● **WHAT TO WORK ON**:
Please print every record below exactly as it appears.

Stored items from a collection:
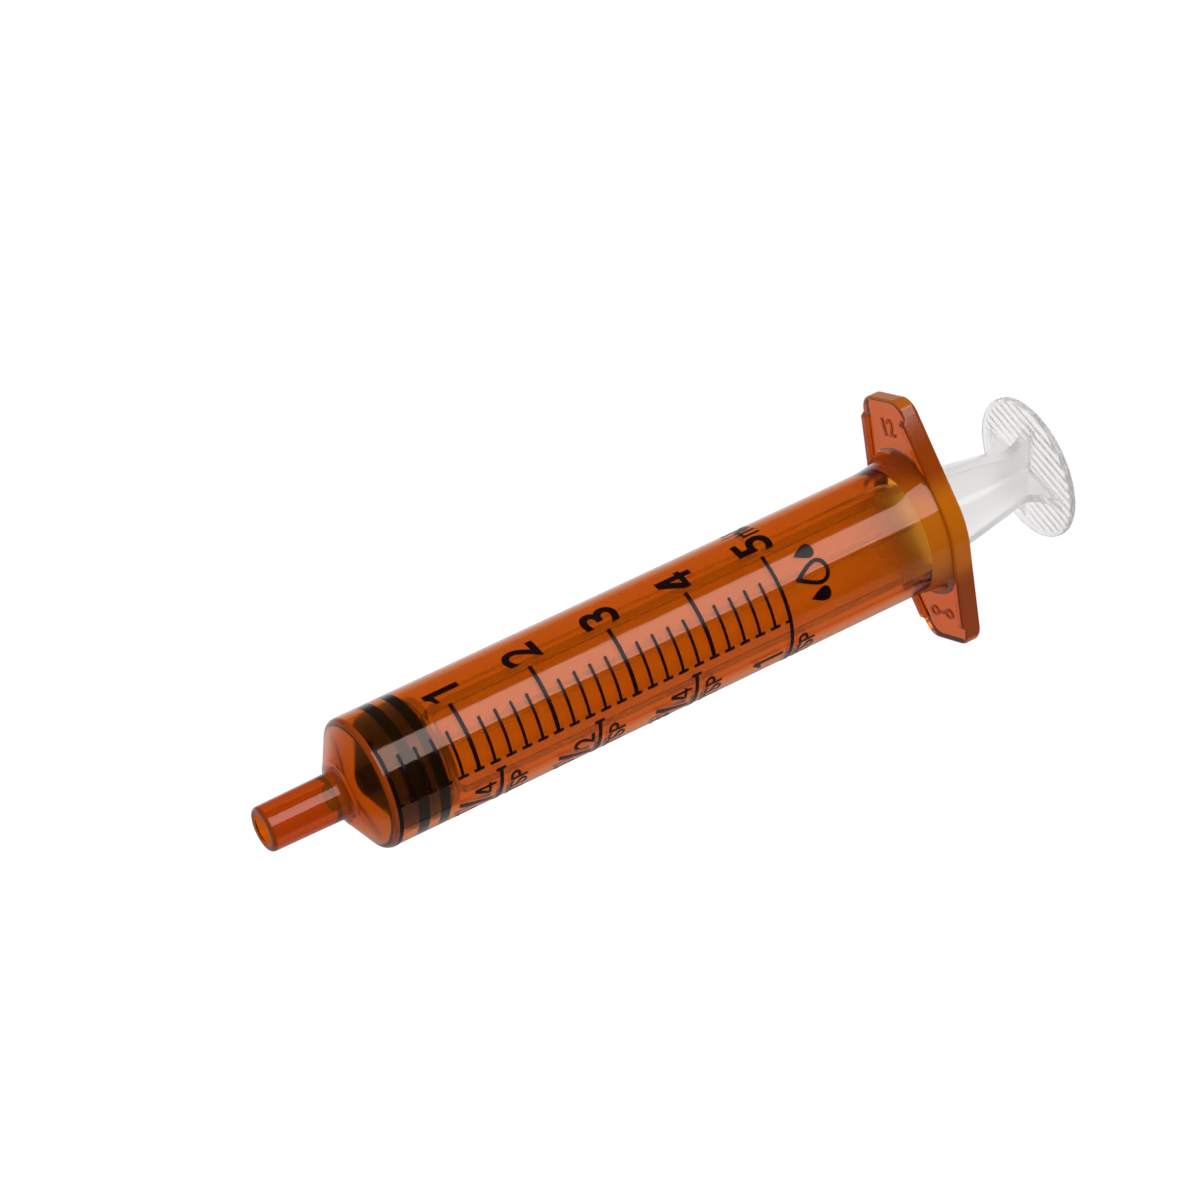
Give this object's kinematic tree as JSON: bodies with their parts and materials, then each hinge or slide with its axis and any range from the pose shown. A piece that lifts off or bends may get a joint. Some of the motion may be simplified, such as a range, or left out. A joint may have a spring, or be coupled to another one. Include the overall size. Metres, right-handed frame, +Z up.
{
  "type": "oral syringe",
  "caption": "Oral medicine syringe: amber graduated barrel with a blunt tip and winged finger flange, rubber stopper and clear ribbed plunger rod with a thumb disc.",
  "frame": {"origin": "middle of the bounding box, on the surface the syringe lies on, plunger fully pressed", "axes": "+X along the axis from the oral tip to the thumb disc, +Y along one wing of the finger flange, +Z up, through the printed side"},
  "size_m": [0.0882, 0.026, 0.0149],
  "materials": {
    "amber_plastic": "glossy translucent amber polypropylene",
    "clear_plastic": "natural frosted-clear polypropylene",
    "black_rubber": "satin moulded rubber, lightly lubricated",
    "scale_ink": "satin printed ink, slightly raised"
  },
  "bodies": {
    "barrel": {"barrel": "amber_plastic"},
    "stopper": {"plunger_stopper": "black_rubber"},
    "rod": {"plunger_rod": "clear_plastic"}
  },
  "joints": [
    {"name": "plunger_slide", "type": "slide", "parent": "barrel", "child": "stopper", "axis": [1, 0, 0], "range_m": [-0.0018, 0.054]},
    {"name": "rod_spin", "type": "hinge", "parent": "stopper", "child": "rod", "pos_m": [-0.02998, 0, 0.00744], "axis": [1, 0, 0], "continuous": true}
  ]
}
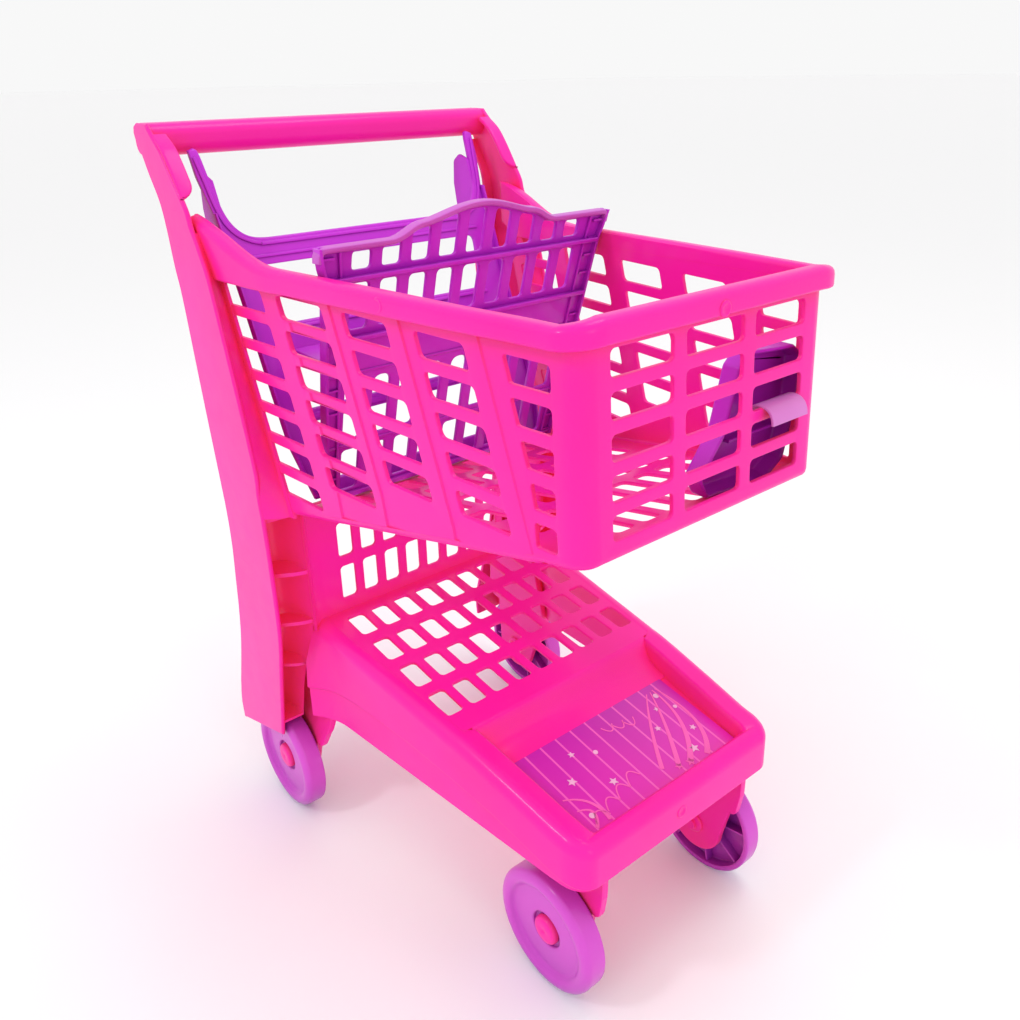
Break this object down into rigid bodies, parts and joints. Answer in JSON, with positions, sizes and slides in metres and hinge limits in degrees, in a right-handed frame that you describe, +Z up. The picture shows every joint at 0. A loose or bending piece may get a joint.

● **ANSWER IN FULL**:
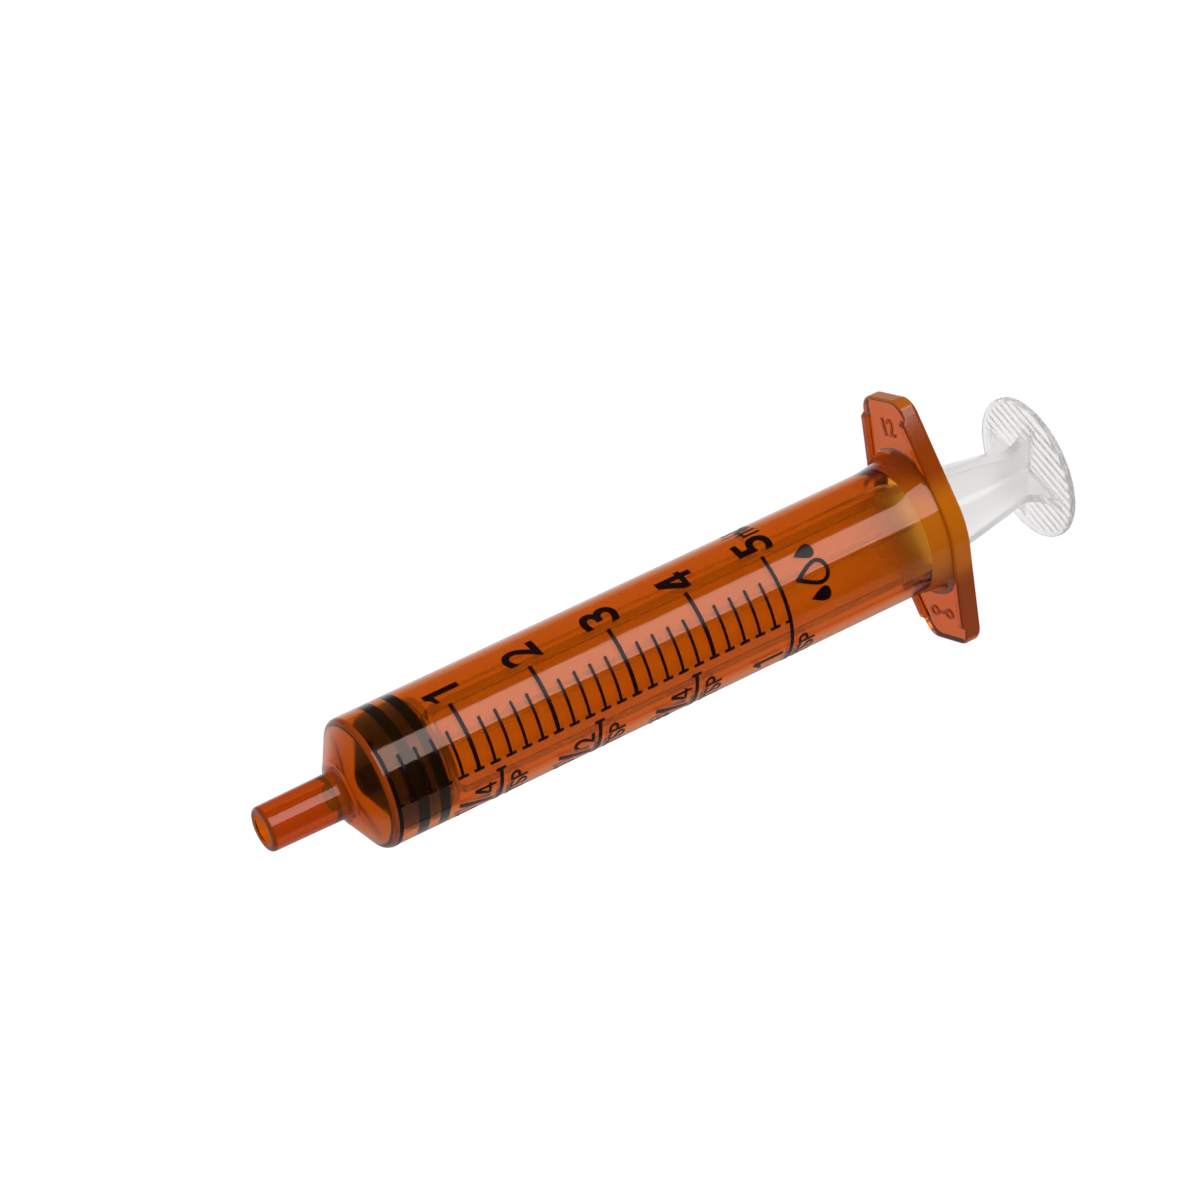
Give this object's kinematic tree as JSON: bodies with their parts and materials, then each hinge or slide with its axis and any range from the pose shown. A piece that lifts off or bends may get a joint. Some of the motion may be simplified, such as a range, or left out. A joint may have a spring, or be coupled to another one. Include the overall size. Metres, right-handed frame, +Z up.
{
  "type": "oral syringe",
  "caption": "Oral medicine syringe: amber graduated barrel with a blunt tip and winged finger flange, rubber stopper and clear ribbed plunger rod with a thumb disc.",
  "frame": {"origin": "middle of the bounding box, on the surface the syringe lies on, plunger fully pressed", "axes": "+X along the axis from the oral tip to the thumb disc, +Y along one wing of the finger flange, +Z up, through the printed side"},
  "size_m": [0.0882, 0.026, 0.0149],
  "materials": {
    "amber_plastic": "glossy translucent amber polypropylene",
    "clear_plastic": "natural frosted-clear polypropylene",
    "black_rubber": "satin moulded rubber, lightly lubricated",
    "scale_ink": "satin printed ink, slightly raised"
  },
  "bodies": {
    "barrel": {"barrel": "amber_plastic"},
    "stopper": {"plunger_stopper": "black_rubber"},
    "rod": {"plunger_rod": "clear_plastic"}
  },
  "joints": [
    {"name": "plunger_slide", "type": "slide", "parent": "barrel", "child": "stopper", "axis": [1, 0, 0], "range_m": [-0.0018, 0.054]},
    {"name": "rod_spin", "type": "hinge", "parent": "stopper", "child": "rod", "pos_m": [-0.02998, 0, 0.00744], "axis": [1, 0, 0], "continuous": true}
  ]
}
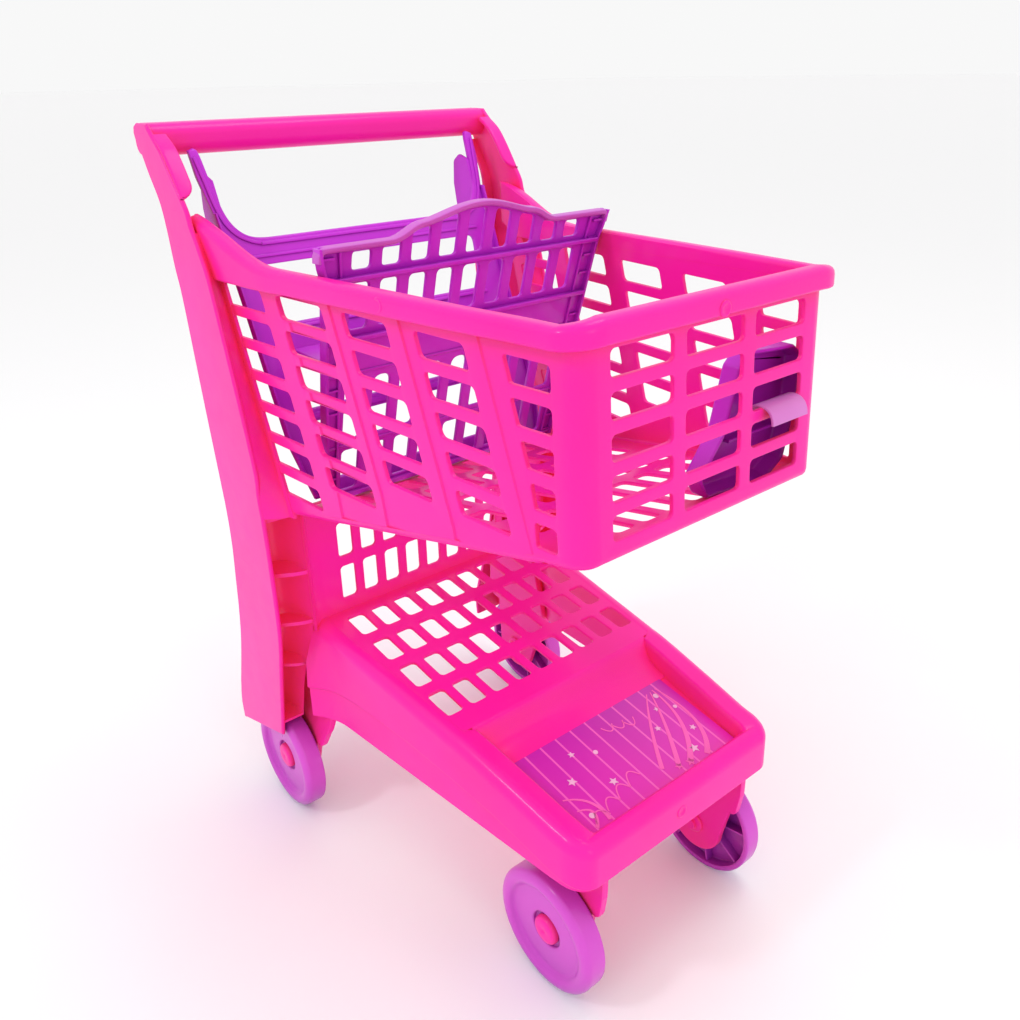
Break this object down into rigid bodies, parts and joints. Answer in JSON, with positions, sizes and slides in metres and hinge limits in degrees, in a right-handed frame that you describe, +Z up. The picture shows every joint at 0. A loose or bending piece may get a joint.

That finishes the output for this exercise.